# What you have to do
Find each line with the word "that" and say how many there are, nothing else.

# Entries supplied
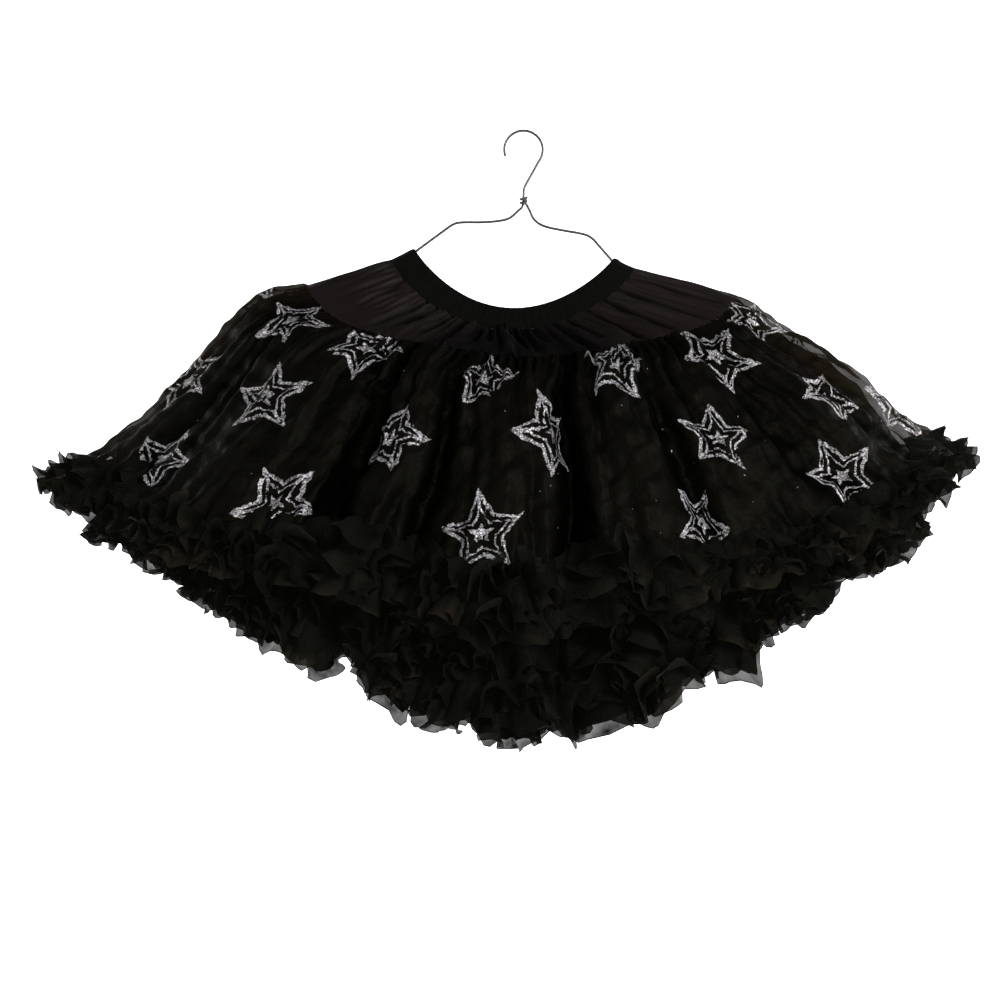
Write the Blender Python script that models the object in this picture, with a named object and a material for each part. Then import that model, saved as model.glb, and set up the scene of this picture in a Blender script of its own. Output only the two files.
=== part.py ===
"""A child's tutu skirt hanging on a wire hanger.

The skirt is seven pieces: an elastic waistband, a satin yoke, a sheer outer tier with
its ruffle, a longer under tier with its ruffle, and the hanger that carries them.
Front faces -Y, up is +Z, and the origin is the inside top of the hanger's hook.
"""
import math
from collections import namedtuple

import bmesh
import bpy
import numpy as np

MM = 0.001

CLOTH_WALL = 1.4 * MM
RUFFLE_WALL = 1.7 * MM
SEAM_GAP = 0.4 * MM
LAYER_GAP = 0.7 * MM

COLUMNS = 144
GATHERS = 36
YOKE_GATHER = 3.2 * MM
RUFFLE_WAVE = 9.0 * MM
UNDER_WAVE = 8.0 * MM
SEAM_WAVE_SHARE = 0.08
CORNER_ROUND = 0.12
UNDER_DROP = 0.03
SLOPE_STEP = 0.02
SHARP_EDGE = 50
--
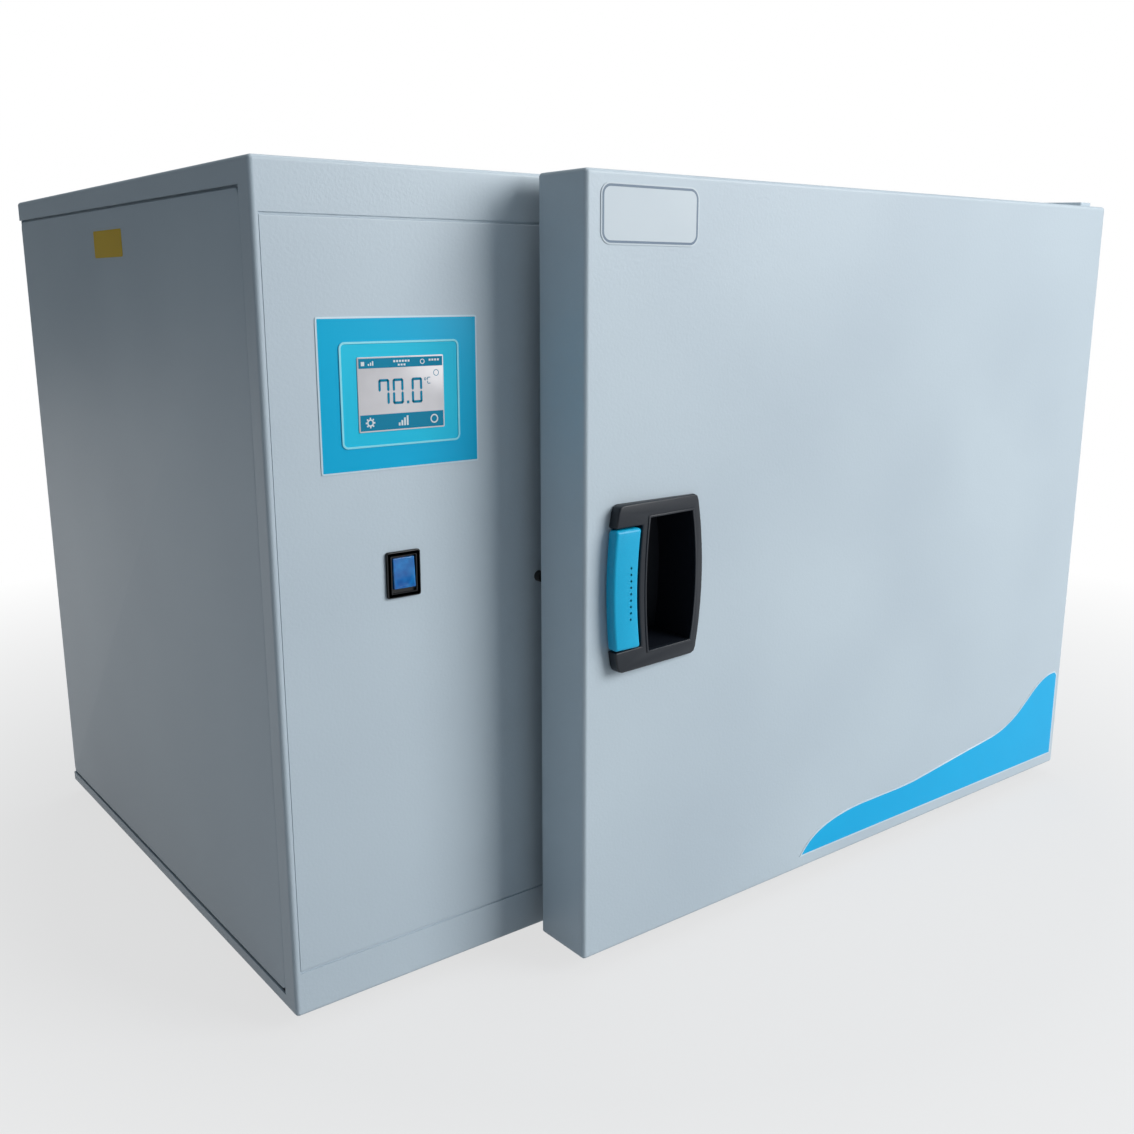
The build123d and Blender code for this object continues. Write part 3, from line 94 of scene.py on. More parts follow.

# Task answer
2